Edmonson shares Bernstein’s concerns.
“It’s too big for our neighborhood,” she said. “What are they going to do about the traffic issue?”
The developer is seeking to build on just five of the 10 contiguous parcels listed in the county’s housing element.
“We’re phasing the project,” Malek said, but declined to provide more detail. “We’re hoping to focus on the first two sections right now.”
Salzman said, “They’re not proposing anything in these areas, I assume because they’re wetlands.”
A map submitted to the county with its application appears to show some of the unused parcels located in the wetlands area. The map can be viewed at bit.ly/49OQWoI.
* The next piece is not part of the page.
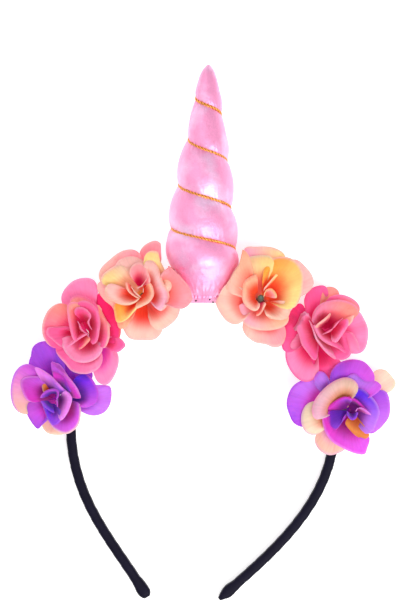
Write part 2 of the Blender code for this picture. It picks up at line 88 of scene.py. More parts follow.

Salzman said the Marin Audubon Society owns a small piece of one of the parcels. She said none of the proposed homes appears to be in the wetlands but she said she worries the developer might propose development on the other five parcels at a later date.
The housing element zones the 10 properties for a total of 110 residences, with all but 25 slated to be affordable to households with above-moderate income. The remainder, all of which were assigned to a single parcel, were zoned to be affordable to lower-income households.
The other five parcels on the county’s housing element inventory list total about 3.7 acres and are zoned for 36 above-moderate-income households. Marin County zoned one of the parcels, located in the southwestern corner of the property, to accommodate 24 dwellings. The property is owned by Roger Pierce, a San Rafael real estate agent.
“We’re partnering with the owner,” Malek said.